◆ Objective
Output exactly, and only, the lines from the line containing "foot_ring();" through the line containing "depsgraph = bpy.context.evaluated_depsgraph_get()", both included.

◆ Dataset section
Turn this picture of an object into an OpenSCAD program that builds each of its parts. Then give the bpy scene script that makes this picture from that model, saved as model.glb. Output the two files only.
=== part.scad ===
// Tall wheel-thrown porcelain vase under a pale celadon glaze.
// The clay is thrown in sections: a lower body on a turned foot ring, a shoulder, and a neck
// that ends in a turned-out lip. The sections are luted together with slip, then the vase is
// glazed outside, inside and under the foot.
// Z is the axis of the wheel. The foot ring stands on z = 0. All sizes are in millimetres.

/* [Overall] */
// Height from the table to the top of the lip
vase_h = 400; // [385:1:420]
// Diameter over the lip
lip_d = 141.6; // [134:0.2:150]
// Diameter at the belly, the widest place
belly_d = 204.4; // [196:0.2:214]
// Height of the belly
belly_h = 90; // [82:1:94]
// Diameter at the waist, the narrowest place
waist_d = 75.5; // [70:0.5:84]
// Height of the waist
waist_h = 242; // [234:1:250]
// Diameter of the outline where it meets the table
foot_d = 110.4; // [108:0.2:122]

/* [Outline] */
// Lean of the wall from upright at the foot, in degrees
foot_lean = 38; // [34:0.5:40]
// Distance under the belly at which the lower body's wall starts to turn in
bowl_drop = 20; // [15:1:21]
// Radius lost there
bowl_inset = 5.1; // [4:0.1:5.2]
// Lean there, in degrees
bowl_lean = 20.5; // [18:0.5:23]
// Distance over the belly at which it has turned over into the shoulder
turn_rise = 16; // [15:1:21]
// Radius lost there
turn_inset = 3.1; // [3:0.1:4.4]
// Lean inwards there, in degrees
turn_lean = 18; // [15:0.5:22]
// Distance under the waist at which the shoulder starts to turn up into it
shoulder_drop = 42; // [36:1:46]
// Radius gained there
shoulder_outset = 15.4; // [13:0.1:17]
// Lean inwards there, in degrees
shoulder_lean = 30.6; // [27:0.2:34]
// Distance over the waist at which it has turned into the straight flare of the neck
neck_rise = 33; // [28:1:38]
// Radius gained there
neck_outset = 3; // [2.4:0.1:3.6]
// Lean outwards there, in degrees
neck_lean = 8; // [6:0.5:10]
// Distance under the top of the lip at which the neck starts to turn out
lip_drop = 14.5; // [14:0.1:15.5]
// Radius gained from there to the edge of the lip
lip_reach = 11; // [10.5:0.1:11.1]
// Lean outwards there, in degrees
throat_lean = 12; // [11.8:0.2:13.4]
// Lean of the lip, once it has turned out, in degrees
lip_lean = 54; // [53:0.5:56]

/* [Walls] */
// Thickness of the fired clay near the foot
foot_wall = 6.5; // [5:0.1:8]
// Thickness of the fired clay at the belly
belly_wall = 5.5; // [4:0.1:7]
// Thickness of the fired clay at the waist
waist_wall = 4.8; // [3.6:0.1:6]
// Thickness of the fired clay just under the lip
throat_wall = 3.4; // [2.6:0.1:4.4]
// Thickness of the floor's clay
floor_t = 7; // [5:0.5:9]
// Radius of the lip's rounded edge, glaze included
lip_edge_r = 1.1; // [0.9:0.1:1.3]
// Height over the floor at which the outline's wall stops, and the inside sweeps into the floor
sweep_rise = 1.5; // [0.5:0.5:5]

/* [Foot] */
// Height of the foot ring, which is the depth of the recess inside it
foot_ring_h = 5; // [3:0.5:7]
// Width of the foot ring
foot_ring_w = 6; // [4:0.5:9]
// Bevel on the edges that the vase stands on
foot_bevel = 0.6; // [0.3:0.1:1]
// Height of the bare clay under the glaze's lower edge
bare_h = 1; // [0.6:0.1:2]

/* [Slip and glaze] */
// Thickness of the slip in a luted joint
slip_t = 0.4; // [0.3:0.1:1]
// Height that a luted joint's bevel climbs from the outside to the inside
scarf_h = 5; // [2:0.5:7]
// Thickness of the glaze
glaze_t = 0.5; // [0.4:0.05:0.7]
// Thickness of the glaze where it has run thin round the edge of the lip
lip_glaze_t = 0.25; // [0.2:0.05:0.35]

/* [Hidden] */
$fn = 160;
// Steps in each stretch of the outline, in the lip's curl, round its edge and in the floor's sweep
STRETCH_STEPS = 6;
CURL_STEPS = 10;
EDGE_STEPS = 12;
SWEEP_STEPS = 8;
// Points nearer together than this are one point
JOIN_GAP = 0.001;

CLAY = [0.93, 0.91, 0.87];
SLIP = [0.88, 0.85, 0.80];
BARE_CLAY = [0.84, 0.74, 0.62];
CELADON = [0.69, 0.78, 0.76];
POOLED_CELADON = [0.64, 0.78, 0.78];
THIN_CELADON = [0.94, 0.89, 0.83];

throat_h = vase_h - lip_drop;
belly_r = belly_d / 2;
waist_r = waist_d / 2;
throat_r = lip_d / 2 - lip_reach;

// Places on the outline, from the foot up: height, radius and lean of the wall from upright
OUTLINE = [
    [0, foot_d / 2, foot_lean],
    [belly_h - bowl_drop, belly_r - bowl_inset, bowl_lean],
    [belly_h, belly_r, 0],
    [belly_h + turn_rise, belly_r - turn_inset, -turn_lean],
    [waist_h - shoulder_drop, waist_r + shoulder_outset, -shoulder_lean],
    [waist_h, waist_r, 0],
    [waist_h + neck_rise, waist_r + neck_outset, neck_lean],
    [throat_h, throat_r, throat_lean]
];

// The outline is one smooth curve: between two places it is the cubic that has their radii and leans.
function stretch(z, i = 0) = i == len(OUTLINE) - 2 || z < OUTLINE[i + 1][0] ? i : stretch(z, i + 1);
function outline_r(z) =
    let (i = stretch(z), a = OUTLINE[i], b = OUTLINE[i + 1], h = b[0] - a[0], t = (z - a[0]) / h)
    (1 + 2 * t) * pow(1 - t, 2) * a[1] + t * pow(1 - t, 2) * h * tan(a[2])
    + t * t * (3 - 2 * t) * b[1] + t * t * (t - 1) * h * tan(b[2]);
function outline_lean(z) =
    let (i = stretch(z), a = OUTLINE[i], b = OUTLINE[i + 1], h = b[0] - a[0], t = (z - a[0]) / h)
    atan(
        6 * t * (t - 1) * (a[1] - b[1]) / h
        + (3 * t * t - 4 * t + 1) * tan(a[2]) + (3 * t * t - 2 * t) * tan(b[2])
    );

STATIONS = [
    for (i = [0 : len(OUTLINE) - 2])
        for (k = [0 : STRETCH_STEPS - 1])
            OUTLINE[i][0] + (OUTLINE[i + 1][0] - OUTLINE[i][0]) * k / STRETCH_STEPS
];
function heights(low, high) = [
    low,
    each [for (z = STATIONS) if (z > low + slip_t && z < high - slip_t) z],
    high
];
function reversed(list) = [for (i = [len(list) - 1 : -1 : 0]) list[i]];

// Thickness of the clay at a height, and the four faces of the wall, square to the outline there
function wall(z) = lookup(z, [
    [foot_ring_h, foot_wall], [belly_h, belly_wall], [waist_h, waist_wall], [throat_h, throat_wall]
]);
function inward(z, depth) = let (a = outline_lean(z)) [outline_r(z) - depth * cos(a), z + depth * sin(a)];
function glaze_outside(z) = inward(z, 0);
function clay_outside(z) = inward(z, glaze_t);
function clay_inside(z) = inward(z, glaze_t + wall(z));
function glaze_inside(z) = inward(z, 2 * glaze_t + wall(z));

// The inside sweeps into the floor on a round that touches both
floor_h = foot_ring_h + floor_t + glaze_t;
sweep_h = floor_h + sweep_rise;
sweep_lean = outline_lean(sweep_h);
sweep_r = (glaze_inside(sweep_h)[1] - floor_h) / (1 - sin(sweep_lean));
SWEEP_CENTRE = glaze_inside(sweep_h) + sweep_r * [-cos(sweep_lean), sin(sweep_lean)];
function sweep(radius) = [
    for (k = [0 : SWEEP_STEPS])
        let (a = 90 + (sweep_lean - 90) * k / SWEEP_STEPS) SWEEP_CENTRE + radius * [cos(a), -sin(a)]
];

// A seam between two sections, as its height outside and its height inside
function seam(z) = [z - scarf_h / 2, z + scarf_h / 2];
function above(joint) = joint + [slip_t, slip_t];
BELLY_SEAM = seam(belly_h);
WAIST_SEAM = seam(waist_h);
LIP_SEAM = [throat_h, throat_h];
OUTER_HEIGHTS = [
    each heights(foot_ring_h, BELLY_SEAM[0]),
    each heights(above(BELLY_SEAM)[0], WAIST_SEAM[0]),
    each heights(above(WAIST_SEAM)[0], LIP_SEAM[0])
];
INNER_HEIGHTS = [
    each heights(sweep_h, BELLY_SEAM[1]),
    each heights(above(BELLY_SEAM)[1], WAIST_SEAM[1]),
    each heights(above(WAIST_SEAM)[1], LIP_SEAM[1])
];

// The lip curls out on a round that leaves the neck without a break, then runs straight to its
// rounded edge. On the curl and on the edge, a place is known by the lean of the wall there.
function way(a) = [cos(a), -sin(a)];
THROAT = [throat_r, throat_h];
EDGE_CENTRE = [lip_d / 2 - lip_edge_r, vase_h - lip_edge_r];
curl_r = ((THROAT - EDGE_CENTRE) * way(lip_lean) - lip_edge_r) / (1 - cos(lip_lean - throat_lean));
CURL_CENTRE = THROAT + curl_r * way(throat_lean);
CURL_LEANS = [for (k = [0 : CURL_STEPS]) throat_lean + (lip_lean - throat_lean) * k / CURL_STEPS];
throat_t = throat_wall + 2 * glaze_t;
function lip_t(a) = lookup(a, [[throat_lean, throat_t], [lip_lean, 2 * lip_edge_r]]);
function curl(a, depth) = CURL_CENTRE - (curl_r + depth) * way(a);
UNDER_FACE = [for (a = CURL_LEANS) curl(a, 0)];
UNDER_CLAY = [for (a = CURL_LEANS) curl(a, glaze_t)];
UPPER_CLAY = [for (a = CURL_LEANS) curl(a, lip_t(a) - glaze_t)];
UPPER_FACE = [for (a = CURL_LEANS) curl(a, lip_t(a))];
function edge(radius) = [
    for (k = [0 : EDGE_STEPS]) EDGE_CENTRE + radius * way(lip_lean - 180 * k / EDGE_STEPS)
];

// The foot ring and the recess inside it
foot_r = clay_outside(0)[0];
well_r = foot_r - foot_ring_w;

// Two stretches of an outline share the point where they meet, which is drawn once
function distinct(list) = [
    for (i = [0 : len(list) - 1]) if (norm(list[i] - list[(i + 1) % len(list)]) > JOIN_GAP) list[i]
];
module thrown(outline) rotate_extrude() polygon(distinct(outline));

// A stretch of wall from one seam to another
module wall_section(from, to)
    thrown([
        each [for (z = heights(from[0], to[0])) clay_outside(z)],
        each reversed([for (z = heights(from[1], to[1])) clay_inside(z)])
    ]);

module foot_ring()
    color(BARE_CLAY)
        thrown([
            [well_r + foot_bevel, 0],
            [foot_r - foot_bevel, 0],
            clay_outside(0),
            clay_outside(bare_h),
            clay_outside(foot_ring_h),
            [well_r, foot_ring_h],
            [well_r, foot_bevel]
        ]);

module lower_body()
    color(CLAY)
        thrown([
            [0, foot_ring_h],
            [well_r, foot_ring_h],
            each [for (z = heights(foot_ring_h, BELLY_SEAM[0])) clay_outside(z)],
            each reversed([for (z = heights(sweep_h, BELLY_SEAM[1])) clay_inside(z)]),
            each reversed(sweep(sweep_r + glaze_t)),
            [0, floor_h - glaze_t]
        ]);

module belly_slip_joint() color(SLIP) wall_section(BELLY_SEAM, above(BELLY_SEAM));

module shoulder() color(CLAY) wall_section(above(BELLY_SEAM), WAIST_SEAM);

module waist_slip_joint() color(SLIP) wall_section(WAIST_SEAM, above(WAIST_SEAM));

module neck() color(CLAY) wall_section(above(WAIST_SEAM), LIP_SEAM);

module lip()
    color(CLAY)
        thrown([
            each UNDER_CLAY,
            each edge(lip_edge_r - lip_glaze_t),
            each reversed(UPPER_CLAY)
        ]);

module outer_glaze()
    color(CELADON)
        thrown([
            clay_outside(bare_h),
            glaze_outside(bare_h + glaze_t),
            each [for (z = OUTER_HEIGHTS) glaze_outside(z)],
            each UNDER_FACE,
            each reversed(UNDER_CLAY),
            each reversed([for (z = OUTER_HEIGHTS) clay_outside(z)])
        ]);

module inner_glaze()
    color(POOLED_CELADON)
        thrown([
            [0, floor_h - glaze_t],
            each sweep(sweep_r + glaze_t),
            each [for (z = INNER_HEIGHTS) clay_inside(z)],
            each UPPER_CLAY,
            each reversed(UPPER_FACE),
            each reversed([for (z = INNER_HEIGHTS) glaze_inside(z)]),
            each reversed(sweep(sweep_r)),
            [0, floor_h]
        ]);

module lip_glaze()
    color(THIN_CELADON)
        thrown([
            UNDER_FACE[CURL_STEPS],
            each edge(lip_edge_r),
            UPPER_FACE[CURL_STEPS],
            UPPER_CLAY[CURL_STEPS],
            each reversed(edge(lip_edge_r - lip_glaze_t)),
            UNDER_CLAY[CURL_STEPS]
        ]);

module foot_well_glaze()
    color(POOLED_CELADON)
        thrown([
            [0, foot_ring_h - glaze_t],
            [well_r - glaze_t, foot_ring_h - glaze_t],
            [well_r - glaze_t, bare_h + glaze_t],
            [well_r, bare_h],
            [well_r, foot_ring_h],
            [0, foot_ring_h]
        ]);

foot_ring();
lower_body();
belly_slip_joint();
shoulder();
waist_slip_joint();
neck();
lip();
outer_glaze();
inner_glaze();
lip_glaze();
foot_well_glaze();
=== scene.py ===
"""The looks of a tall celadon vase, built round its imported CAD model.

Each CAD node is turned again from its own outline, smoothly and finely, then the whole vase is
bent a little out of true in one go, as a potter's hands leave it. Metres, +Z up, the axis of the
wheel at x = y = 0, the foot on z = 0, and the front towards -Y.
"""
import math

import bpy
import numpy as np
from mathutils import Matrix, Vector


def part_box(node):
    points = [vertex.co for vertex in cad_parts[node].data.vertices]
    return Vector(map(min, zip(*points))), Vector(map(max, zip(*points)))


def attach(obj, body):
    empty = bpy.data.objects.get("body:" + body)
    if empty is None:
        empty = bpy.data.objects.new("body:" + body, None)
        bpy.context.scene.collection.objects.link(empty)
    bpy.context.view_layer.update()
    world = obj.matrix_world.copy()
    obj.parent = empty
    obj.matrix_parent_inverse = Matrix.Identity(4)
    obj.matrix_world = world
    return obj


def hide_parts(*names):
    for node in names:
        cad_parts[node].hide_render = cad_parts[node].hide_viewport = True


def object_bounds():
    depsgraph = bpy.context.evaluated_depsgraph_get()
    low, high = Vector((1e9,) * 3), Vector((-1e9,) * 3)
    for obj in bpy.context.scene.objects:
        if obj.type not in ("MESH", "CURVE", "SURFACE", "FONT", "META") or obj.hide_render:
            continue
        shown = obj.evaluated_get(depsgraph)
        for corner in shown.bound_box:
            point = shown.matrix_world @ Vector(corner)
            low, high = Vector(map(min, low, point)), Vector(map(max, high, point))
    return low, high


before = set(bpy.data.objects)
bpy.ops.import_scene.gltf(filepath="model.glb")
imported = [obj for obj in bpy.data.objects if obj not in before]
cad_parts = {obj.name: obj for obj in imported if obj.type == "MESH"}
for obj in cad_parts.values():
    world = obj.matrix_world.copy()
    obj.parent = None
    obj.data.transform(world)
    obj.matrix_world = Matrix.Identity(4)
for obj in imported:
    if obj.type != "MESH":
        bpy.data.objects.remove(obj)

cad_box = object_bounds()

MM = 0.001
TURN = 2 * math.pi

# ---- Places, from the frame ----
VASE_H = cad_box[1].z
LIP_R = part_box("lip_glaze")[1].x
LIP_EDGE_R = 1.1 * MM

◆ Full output
foot_ring();
lower_body();
belly_slip_joint();
shoulder();
waist_slip_joint();
neck();
lip();
outer_glaze();
inner_glaze();
lip_glaze();
foot_well_glaze();
=== scene.py ===
"""The looks of a tall celadon vase, built round its imported CAD model.

Each CAD node is turned again from its own outline, smoothly and finely, then the whole vase is
bent a little out of true in one go, as a potter's hands leave it. Metres, +Z up, the axis of the
wheel at x = y = 0, the foot on z = 0, and the front towards -Y.
"""
import math

import bpy
import numpy as np
from mathutils import Matrix, Vector


def part_box(node):
    points = [vertex.co for vertex in cad_parts[node].data.vertices]
    return Vector(map(min, zip(*points))), Vector(map(max, zip(*points)))


def attach(obj, body):
    empty = bpy.data.objects.get("body:" + body)
    if empty is None:
        empty = bpy.data.objects.new("body:" + body, None)
        bpy.context.scene.collection.objects.link(empty)
    bpy.context.view_layer.update()
    world = obj.matrix_world.copy()
    obj.parent = empty
    obj.matrix_parent_inverse = Matrix.Identity(4)
    obj.matrix_world = world
    return obj


def hide_parts(*names):
    for node in names:
        cad_parts[node].hide_render = cad_parts[node].hide_viewport = True


def object_bounds():
    depsgraph = bpy.context.evaluated_depsgraph_get()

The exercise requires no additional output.